Required task: Only the lines starting at the one with "0 at the cut" and ending at the one with "bpy.data.objects.remove(obj)" should be copied, exactly and with both ends kept.

Collected material:
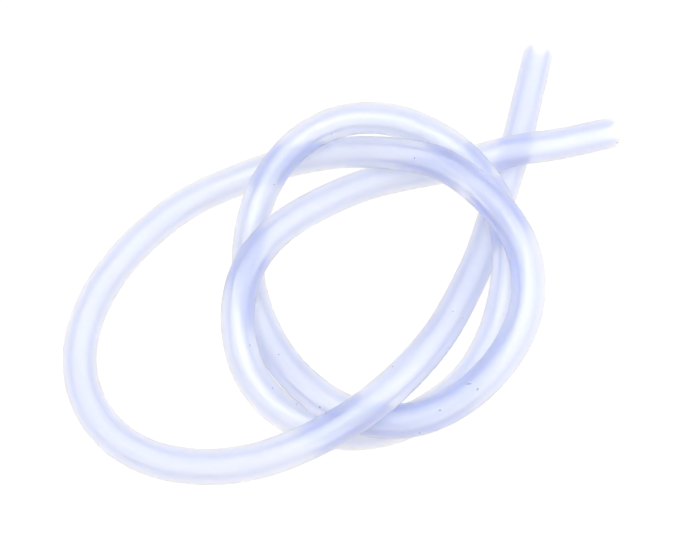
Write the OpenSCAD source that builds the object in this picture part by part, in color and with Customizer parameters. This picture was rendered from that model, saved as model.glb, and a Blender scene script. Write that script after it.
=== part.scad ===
// Silicone tubing coil.
// One length of soft, milky silicone tubing, laid in a loose coil on a flat
// surface: a wide loop on the left, two tighter turns stacked on the right
// that cross over each other, and two free ends reaching to the upper right.
// The tube is hollow from mouth to mouth. Millimetres, +Z up, the surface at
// z = 0, the origin below the middle of the coil.

/* [Tube] */
// outside diameter of the tube
tube_od = 10; // [8:0.5:10]
// bore diameter of the tube
tube_bore = 5; // [3:0.5:7]

/* [Ends] */
// length of true round tube at each cut end
end_len = 12; // [8:0.5:12]
// degrees the cut at the upper end leans from square
cut_lean = 6; // [0:1:10]

/* [Facets] */
// flats around the swept section
sides = 16; // [14:2:18]

/* [Hidden] */
silicone = [0.80, 0.84, 0.95];

// Route of the tube's centre line, from the far end that points away to the
// end that lies across it. The curve is a uniform cubic B-spline: it passes
// close to these points and leaves each end in a straight line.
route = [
    // far end, straight on the surface, then under the other end
    [63.5, 80.5, 5], [59, 63, 5], [54.5, 45.5, 5], [50, 29, 5], [44, 12, 5],
    // long slant, climbing over both turns at the front
    [39, -5, 7], [32, -21, 11], [25, -37, 17], [16, -51, 23],
    [4, -65, 27], [-11, -73.5, 24], [-28, -78.5, 18.5],
    // wide left loop, down on the surface
    [-45, -77.5, 12], [-62, -72.5, 8], [-76, -61, 5.5], [-84, -44, 5],
    [-83.5, -26, 5], [-77, -9, 5], [-67, 5, 5], [-54, 18, 5], [-38, 26, 5],
    // under the other turn, then up and over it at the right
    [-21, 32.5, 7], [-3, 31, 14], [11, 24, 22.5], [26, 17, 29], [39.5, 4, 29],
    // upper turn: outer at the right, inner and on top at the front
    [50, -9, 25], [52, -27, 20], [45, -43, 17], [32, -57, 15],
    [15, -65.5, 15], [-3, -63.5, 16], [-16.5, -52, 14.5],
    // down to the surface at the left
    [-25, -37.5, 7], [-32, -21, 5], [-35, -4, 5],
    // up over the left loop and round the top
    [-32, 14, 11], [-23, 27.5, 18], [-8, 37, 23], [11, 37, 24.5],
    [27, 28, 25], [39.5, 16.5, 22], [47.5, 1, 16],
    // lower turn: inner at the right, outer at the front, on the surface
    [46.5, -16, 11], [42, -33, 7], [32.5, -48.5, 5], [18, -59, 5],
    [1, -65, 5], [-17.5, -61, 5],
    // up over the upper turn at the left
    [-31.5, -49.5, 8], [-36.5, -33, 15], [-34.5, -15, 16.5], [-25.5, 1, 14],
    [-12, 12.5, 11], [3, 21.5, 9.5], [21, 25.5, 10],
    // over the far end and straight down to the surface
    [34, 26.5, 12.5], [44, 28, 15.5], [54, 30.5, 16],
    [64, 34, 12.5], [75, 39.5, 8.75], [86, 45, 5]
];
// moves the route so that the origin is below the middle of the coil
route_shift = [0, 0.5, 0];
// most degrees of bend between two rings of the sweep
ring_turn = 8;

R = tube_od / 2;
r = tube_bore / 2;
n = len(route);
pts = [for (p = route) p + route_shift + [0, 0, R - 5]];

// radius of a polygon that has the same area as a circle of radius 1
fair = sqrt((PI * 2 / sides) / sin(360 / sides));

// control point i, with one straight step beyond each end
function ctrl(i) =
    i < 0 ? 2 * pts[0] - pts[1] :
    i > n - 1 ? 2 * pts[n - 1] - pts[n - 2] : pts[i];

// point and direction of the centre line, t from 0 to n - 1
function span(t) = min(floor(t), n - 2);
function at(t) =
    let (i = span(t), u = t - i)
    (ctrl(i - 1) * pow(1 - u, 3) + ctrl(i) * (3 * pow(u, 3) - 6 * u * u + 4)
     + ctrl(i + 1) * (-3 * pow(u, 3) + 3 * u * u + 3 * u + 1)
     + ctrl(i + 2) * pow(u, 3)) / 6;
function unit(v) = v / norm(v);
function dir(t) =
    let (i = span(t), u = t - i)
    unit((ctrl(i) - ctrl(i - 1)) * pow(1 - u, 2)
         + (ctrl(i + 1) - ctrl(i)) * (1 + 2 * u - 2 * u * u)
         + (ctrl(i + 2) - ctrl(i + 1)) * u * u);

// angle the line turns through in span i
function turn(i) =
    acos(min(1, unit(ctrl(i + 1) - ctrl(i - 1)) * unit(ctrl(i + 2) - ctrl(i))));

// length of the first and last spans, which are straight
first_len = norm(pts[1] - pts[0]);
last_len = norm(pts[n - 1] - pts[n - 2]);

// one ring of the sweep: [t, outer radius, bore radius]
// Inside the round ends the section is slightly smaller than the true walls.
small = [0.975 * R, 0.97 * r];
full = [fair * R, fair * r];
stations = concat(
    [[end_len / 2 / first_len, small[0], small[1]],
     [(end_len + 0.6) / first_len, small[0], small[1]]],
    [for (i = [1 : n - 3], k = [0 : ceil(turn(i) / ring_turn) - 1])
        [i + k / ceil(turn(i) / ring_turn), full[0], full[1]]],
    [[n - 2, full[0], full[1]],
     [n - 1 - (end_len + 0.6) / last_len, small[0], small[1]],
     [n - 1 - end_len / 2 / last_len, small[0], small[1]]]
);

// points of one ring, with a flat at the bottom
function ring(t, rad) =
    let (c = at(t), d = dir(t), s = unit(cross(d, [0, 0, 1])), w = cross(s, d))
    [for (k = [0 : sides - 1])
        let (a = 360 * (k + 0.5) / sides - 90)
        c + rad * (cos(a) * s + sin(a) * w)];

// the bent length of the tube between the two round ends
module swept_wall() {
    m = len(stations);
    outer = [for (q = stations) each ring(q[0], q[1])];
    inner = [for (q = stations) each ring(q[0], q[2])];
    o = m * sides;
    faces = concat(
        [for (j = [0 : m - 2], k = [0 : sides - 1])
            let (a = j * sides + k, b = j * sides + (k + 1) % sides)
            each [[a, b, b + sides], [a, b + sides, a + sides]]],
        [for (j = [0 : m - 2], k = [0 : sides - 1])
            let (a = o + j * sides + k, b = o + j * sides + (k + 1) % sides)
            each [[a, b + sides, b], [a, a + sides, b + sides]]],
        [for (k = [0 : sides - 1])
            let (a = k, b = (k + 1) % sides)
            each [[a, o + a, o + b], [a, o + b, b]]],
        [for (k = [0 : sides - 1])
            let (a = (m - 1) * sides + k, b = (m - 1) * sides + (k + 1) % sides)
            each [[a, o + b, o + a], [a, b, o + b]]]
    );
    polyhedron(points = concat(outer, inner), faces = faces, convexity = 10);
}

// places a shape at a mouth with +Z pointing out of the tube
module at_mouth(p, d) {
    translate(p)
        rotate([0, acos(d[2]), atan2(d[1], d[0])])
            children();
}

mouth_b = pts[0];
mouth_a = pts[n - 1];
out_b = unit(pts[0] - pts[1]);
out_a = unit(pts[n - 1] - pts[n - 2]);

// true round outside of a cut end, z = 0 at the cut
module round_end(over) {
    translate([0, 0, -end_len]) cylinder(r = R, h = end_len + over, $fn = 64);
}

// true round bore of a cut end, with a short taper into the swept bore
module round_bore() {
    translate([0, 0, -end_len - 0.3]) cylinder(r = r, h = end_len + 1.3, $fn = 64);
    translate([0, 0, -end_len - 0.8]) cylinder(r1 = 0.9 * r, r2 = r, h = 0.5, $fn = 64);
}

module silicone_tube() {
    color(silicone)
        difference() {
            union() {
                swept_wall();
                at_mouth(mouth_b, out_b) round_end(0);
                at_mouth(mouth_a, out_a) round_end(1);
            }
            at_mouth(mouth_b, out_b) round_bore();
            at_mouth(mouth_a, out_a) {
                round_bore();
                // the cut here leans, so the lower lip reaches further
                rotate([0, -cut_lean, 0])
                    translate([0, 0, 5]) cube([30, 30, 10], center = true);
            }
        }
}

silicone_tube();
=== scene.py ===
import bpy
import math
import numpy as np
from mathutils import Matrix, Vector


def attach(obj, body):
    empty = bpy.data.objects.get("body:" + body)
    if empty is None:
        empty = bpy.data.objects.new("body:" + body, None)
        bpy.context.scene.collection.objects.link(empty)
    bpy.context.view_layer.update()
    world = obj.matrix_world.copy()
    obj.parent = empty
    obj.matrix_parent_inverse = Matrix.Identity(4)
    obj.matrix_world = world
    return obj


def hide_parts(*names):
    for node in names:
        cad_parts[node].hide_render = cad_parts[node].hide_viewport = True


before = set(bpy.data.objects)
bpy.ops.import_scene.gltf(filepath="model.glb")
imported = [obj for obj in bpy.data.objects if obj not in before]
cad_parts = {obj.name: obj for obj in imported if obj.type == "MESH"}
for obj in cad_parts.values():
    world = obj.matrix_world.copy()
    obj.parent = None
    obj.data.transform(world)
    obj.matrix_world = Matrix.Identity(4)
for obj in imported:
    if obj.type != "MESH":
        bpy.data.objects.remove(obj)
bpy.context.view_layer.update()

scene = bpy.context.scene
scene.view_settings.view_transform = "Standard"

# ------------------------------------------------------- looks, in one place
# The tube lets most light straight through its wall, which takes up red and
# green along the way, and scatters the rest at its milky skins.
THROUGH, INDEX, ROUGH, SCATTER = 0.790, 1.070, 0.380, 0.0030
WALL_TINT, WALL_DENSITY = (0.180, 0.370, 0.930), 100.0
SKIN_DEEP, SKIN_PALE = (0.915, 0.943, 0.985), (0.955, 0.978, 0.995)
# painted light: the bore is the same silicone as the outside, painted whiter to stand in for light that
# hardly reaches it
BORE_PAINTED_LIGHT = (1.0, 1.0, 1.0)
COAT, COAT_INDEX, COAT_ROUGH = 0.70, 1.51, 0.40
FLOOR_ALBEDO, FLOOR_SEEN, FLOOR_GLOW = 0.040, 0.970, (1.408, 1.246, 0.929)
SKY_LOW, SKY_HIGH = (1.070, 1.040, 0.980), (0.600, 0.600, 0.600)
KEY_AT, KEY_SIZE, KEY_POWER = (-0.050, -0.200, 1.000), 0.550, 7.50
SIDE_AT, SIDE_SIZE, SIDE_POWER = (0.380, 0.000, 0.190), 0.3, 0.500

# ------------------------------------------------------------------ camera
LOOK = Vector((-0.002, -0.0085, 0.0))
ELEVATION = math.radians(60.0)
DISTANCE = 0.4158
cam_data = bpy.data.cameras.new("camera")
cam = bpy.data.objects.new("camera", cam_data)
scene.collection.objects.link(cam)
scene.camera = cam
back = Vector((0.0, -math.cos(ELEVATION), math.sin(ELEVATION)))
cam.location = LOOK + back * DISTANCE
cam.rotation_mode = "QUATERNION"
cam.rotation_quaternion = (-back).to_track_quat("-Z", "Y")
cam_data.sensor_width = 36.0
cam_data.lens = 67.8
cam_data.clip_start, cam_data.clip_end = 0.01, 20.0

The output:
// true round outside of a cut end, z = 0 at the cut
module round_end(over) {
    translate([0, 0, -end_len]) cylinder(r = R, h = end_len + over, $fn = 64);
}

// true round bore of a cut end, with a short taper into the swept bore
module round_bore() {
    translate([0, 0, -end_len - 0.3]) cylinder(r = r, h = end_len + 1.3, $fn = 64);
    translate([0, 0, -end_len - 0.8]) cylinder(r1 = 0.9 * r, r2 = r, h = 0.5, $fn = 64);
}

module silicone_tube() {
    color(silicone)
        difference() {
            union() {
                swept_wall();
                at_mouth(mouth_b, out_b) round_end(0);
                at_mouth(mouth_a, out_a) round_end(1);
            }
            at_mouth(mouth_b, out_b) round_bore();
            at_mouth(mouth_a, out_a) {
                round_bore();
                // the cut here leans, so the lower lip reaches further
                rotate([0, -cut_lean, 0])
                    translate([0, 0, 5]) cube([30, 30, 10], center = true);
            }
        }
}

silicone_tube();
=== scene.py ===
import bpy
import math
import numpy as np
from mathutils import Matrix, Vector


def attach(obj, body):
    empty = bpy.data.objects.get("body:" + body)
    if empty is None:
        empty = bpy.data.objects.new("body:" + body, None)
        bpy.context.scene.collection.objects.link(empty)
    bpy.context.view_layer.update()
    world = obj.matrix_world.copy()
    obj.parent = empty
    obj.matrix_parent_inverse = Matrix.Identity(4)
    obj.matrix_world = world
    return obj


def hide_parts(*names):
    for node in names:
        cad_parts[node].hide_render = cad_parts[node].hide_viewport = True


before = set(bpy.data.objects)
bpy.ops.import_scene.gltf(filepath="model.glb")
imported = [obj for obj in bpy.data.objects if obj not in before]
cad_parts = {obj.name: obj for obj in imported if obj.type == "MESH"}
for obj in cad_parts.values():
    world = obj.matrix_world.copy()
    obj.parent = None
    obj.data.transform(world)
    obj.matrix_world = Matrix.Identity(4)
for obj in imported:
    if obj.type != "MESH":
        bpy.data.objects.remove(obj)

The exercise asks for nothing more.